▸ **Stated exercise**
Repeat the material in full. Keep every line exactly as it is.

▸ **Stored data**
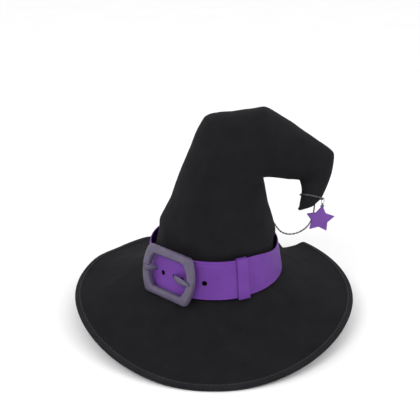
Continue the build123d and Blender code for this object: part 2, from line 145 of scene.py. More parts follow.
# ---- small helpers ------------------------------------------------------------------------------
def smooth_step(value, low, high):
    share = min(max((value - low) / (high - low), 0.0), 1.0)
    return share * share * (3.0 - 2.0 * share)


def polar(radius, azimuth, height):
    turn = math.radians(azimuth)
    return Vector((radius * math.cos(turn), radius * math.sin(turn), height))


def circle(steps):
    """Cosine and sine at even steps round a full turn."""
    return [(math.cos(TURN * i / steps), math.sin(TURN * i / steps)) for i in range(steps)]


def face_outwards(mesh):
    tidy = bmesh.new()
    tidy.from_mesh(mesh)
    bmesh.ops.recalc_face_normals(tidy, faces=tidy.faces)
    tidy.to_mesh(mesh)
    tidy.free()


def add_object(name, verts, faces, material, body, stands_for=(), smooth=True):
    """A mesh object that rides on a body, with its material, slot and the CAD nodes it stands for."""
    mesh = bpy.data.meshes.new(name)
    mesh.from_pydata([tuple(v) for v in verts], [], faces)
    mesh.validate()
    face_outwards(mesh)
    mesh.polygons.foreach_set("use_smooth", [smooth] * len(mesh.polygons))
    piece = bpy.data.objects.new(name, mesh)
    bpy.context.scene.collection.objects.link(piece)
    mesh.materials.append(material)
    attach(piece, body)
    if stands_for:
        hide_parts(*stands_for)
    return piece


def apply_modifiers(piece):
    """Turns the piece's modifiers into mesh."""
    bpy.context.view_layer.update()
    result = piece.evaluated_get(bpy.context.evaluated_depsgraph_get())
    mesh = bpy.data.meshes.new_from_object(result)
    piece.modifiers.clear()
    old = piece.data
    piece.data = mesh
    bpy.data.meshes.remove(old)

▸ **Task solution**
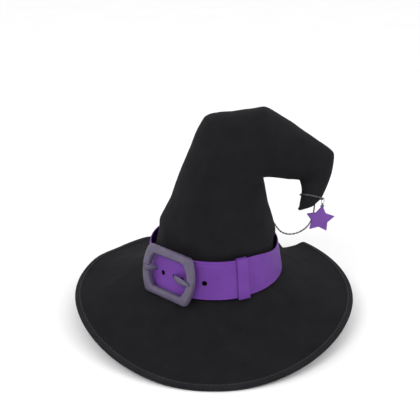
Continue the build123d and Blender code for this object: part 2, from line 145 of scene.py. More parts follow.
# ---- small helpers ------------------------------------------------------------------------------
def smooth_step(value, low, high):
    share = min(max((value - low) / (high - low), 0.0), 1.0)
    return share * share * (3.0 - 2.0 * share)


def polar(radius, azimuth, height):
    turn = math.radians(azimuth)
    return Vector((radius * math.cos(turn), radius * math.sin(turn), height))


def circle(steps):
    """Cosine and sine at even steps round a full turn."""
    return [(math.cos(TURN * i / steps), math.sin(TURN * i / steps)) for i in range(steps)]


def face_outwards(mesh):
    tidy = bmesh.new()
    tidy.from_mesh(mesh)
    bmesh.ops.recalc_face_normals(tidy, faces=tidy.faces)
    tidy.to_mesh(mesh)
    tidy.free()


def add_object(name, verts, faces, material, body, stands_for=(), smooth=True):
    """A mesh object that rides on a body, with its material, slot and the CAD nodes it stands for."""
    mesh = bpy.data.meshes.new(name)
    mesh.from_pydata([tuple(v) for v in verts], [], faces)
    mesh.validate()
    face_outwards(mesh)
    mesh.polygons.foreach_set("use_smooth", [smooth] * len(mesh.polygons))
    piece = bpy.data.objects.new(name, mesh)
    bpy.context.scene.collection.objects.link(piece)
    mesh.materials.append(material)
    attach(piece, body)
    if stands_for:
        hide_parts(*stands_for)
    return piece


def apply_modifiers(piece):
    """Turns the piece's modifiers into mesh."""
    bpy.context.view_layer.update()
    result = piece.evaluated_get(bpy.context.evaluated_depsgraph_get())
    mesh = bpy.data.meshes.new_from_object(result)
    piece.modifiers.clear()
    old = piece.data
    piece.data = mesh
    bpy.data.meshes.remove(old)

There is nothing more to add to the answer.